Various rain-charms by means of stones.

The application of water to a miraculous stone is not the only way of securing its good offices in the making of rain. In the island of Uist, one of the Outer Hebrides, there is a stone cross opposite to St. Mary’s church, which the natives used to call the Water-cross. When they needed rain, they set the cross up; and when enough rain had fallen, they laid it flat on the ground.​[1076] In Aurora, one of the New Hebrides islands, the rain-maker puts a tuft of leaves of a certain plant in the hollow of a stone; over it he lays some branches of a pepper-tree pounded and crushed, and to these he adds a stone which is believed to possess the property of drawing down showers from the sky. All this he accompanies with incantations, and finally covers the whole mass up. In time it ferments, and steam, charged with magical virtue, goes up and makes clouds and rain. The wizard must be careful, however, not to pound the pepper too hard, as otherwise the wind might blow too strong.​[1077] Sometimes the stone derives its magical virtue from its likeness to a real or imaginary animal. Thus, at Kota Gadang in Sumatra, there is a stone which, with the help of a powerful imagination, may perhaps be conceived to bear a faint and distant resemblance to a cat. {p309} Naturally, therefore, it possesses the property of eliciting showers from the sky, since in Sumatra, as we have seen, a real black cat plays a part in ceremonies for the production of rain. Hence the stone is sometimes smeared with the blood of fowls, rubbed, and incensed, while a charm is uttered over it.​[1078] At Eneti, in Washington State, there is an irregular basaltic rock on which a face, said to be that of the thunder-bird, has been hammered. The Indians of the neighbourhood long believed that to shake the rock would cause rain by exciting the wrath of the thunder-bird.​[1079]
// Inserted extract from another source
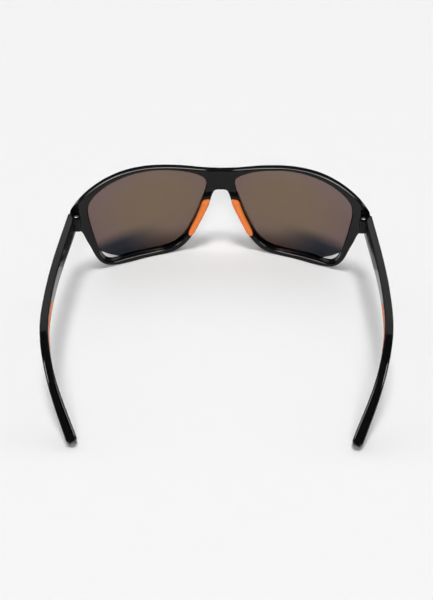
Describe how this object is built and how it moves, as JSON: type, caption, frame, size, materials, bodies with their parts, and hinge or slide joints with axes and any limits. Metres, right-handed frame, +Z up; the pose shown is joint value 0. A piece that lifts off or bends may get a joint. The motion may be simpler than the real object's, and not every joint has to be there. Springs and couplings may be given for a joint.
{
  "type": "glacier glasses",
  "caption": "Wraparound mountain sunglasses with brown lenses, soft nose pads and temples that fold in on screwed hinges.",
  "frame": {"origin": "middle of the footprint on the table, with the temples open", "axes": "+X to the wearer's right, +Y forward out of the lenses, +Z up"},
  "size_m": [0.1466, 0.1513, 0.0471],
  "materials": {
    "frame_plastic": "glossy black moulded plastic",
    "lens_brown": "dark brown polycarbonate with a mirror-like inner coating",
    "orange_rubber": "matt orange soft rubber",
    "screw_steel": "plain steel",
    "insert_brass": "turned brass"
  },
  "bodies": {
    "front": {"front_frame": "frame_plastic", "lens_left": "lens_brown", "lens_right": "lens_brown", "nose_pad_left": "orange_rubber", "nose_pad_right": "orange_rubber"},
    "left_temple": {"temple_left": "frame_plastic", "temple_grip_left": "orange_rubber", "hinge_screw_left": "screw_steel", "hinge_insert_left": "insert_brass"},
    "right_temple": {"temple_right": "frame_plastic", "temple_grip_right": "orange_rubber", "hinge_screw_right": "screw_steel", "hinge_insert_right": "insert_brass"}
  },
  "joints": [
    {"name": "left_temple_hinge", "type": "hinge", "parent": "front", "child": "left_temple", "pos_m": [-0.0664, 0.042, 0.03075], "axis": [0, 0, 1], "range_deg": [0, 84]},
    {"name": "right_temple_hinge", "type": "hinge", "parent": "front", "child": "right_temple", "pos_m": [0.0664, 0.042, 0.03075], "axis": [0, 0, -1], "range_deg": [0, 76]}
  ]
}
Rain-charms in classical antiquity.

Like other peoples, the Greeks and Romans sought to obtain rain by magic, when prayers and processions​[1080] had proved ineffectual. For example, in Arcadia, when the corn and trees were parched with drought, the priest of Zeus dipped an oak branch into a certain spring on Mount Lycaeus. Thus troubled, the water sent up a misty cloud, from which rain soon fell upon the land.​[1081] A similar mode of making rain is still practised, as we have seen, in Halmahera near New Guinea.​[1082] The people of Crannon in Thessaly had a bronze chariot which they kept in a temple. When they desired a shower they shook the chariot and the shower fell.​[1083] Probably the rattling of the chariot was meant to imitate thunder; we have already seen that mock thunder and lightning form part of a rain-charm in Russia and {p310} Japan.​[1084] The legendary Salmoneus, King of Elis, made mock thunder by dragging bronze kettles behind his chariot, or by driving over a bronze bridge, while he hurled blazing torches in imitation of lightning. It was his impious wish to mimic the thundering car of Zeus as it rolled across the vault of heaven. Indeed he declared that he was actually Zeus, and caused sacrifices to be offered to himself as such.​[1085] Near a temple of Mars, outside the walls of Rome, there was kept a certain stone known as the lapis manalis. In time of drought the stone was dragged into Rome, and this was supposed to bring down rain immediately.​[1086] There were Etruscan wizards who made rain or discovered springs of water, it is not certain which. They were thought to bring the rain or the water out of their bellies.​[1087] The legendary Telchines in Rhodes are described as magicians who could change their shape and bring clouds, rain, and snow.​[1088] The Athenians sacrificed boiled, not roast meat to the Seasons, begging them to avert drought and dry heat and to send due warmth and timely rain.​[1089] This is an interesting example of the admixture of religion with sorcery, of sacrifice with magic. The Athenians dimly conceived that in some way the water in the pot would be transmitted through the boiled meat to the deities, and then sent down again by them in the form of rain.​[1090] In a similar spirit {p311} the prudent Greeks made it a rule always to pour honey, but never wine, on the altars of the sun-god, pointing out, with great show of reason, how expedient it was that a god on whom so much depended should keep strictly sober.​[1091]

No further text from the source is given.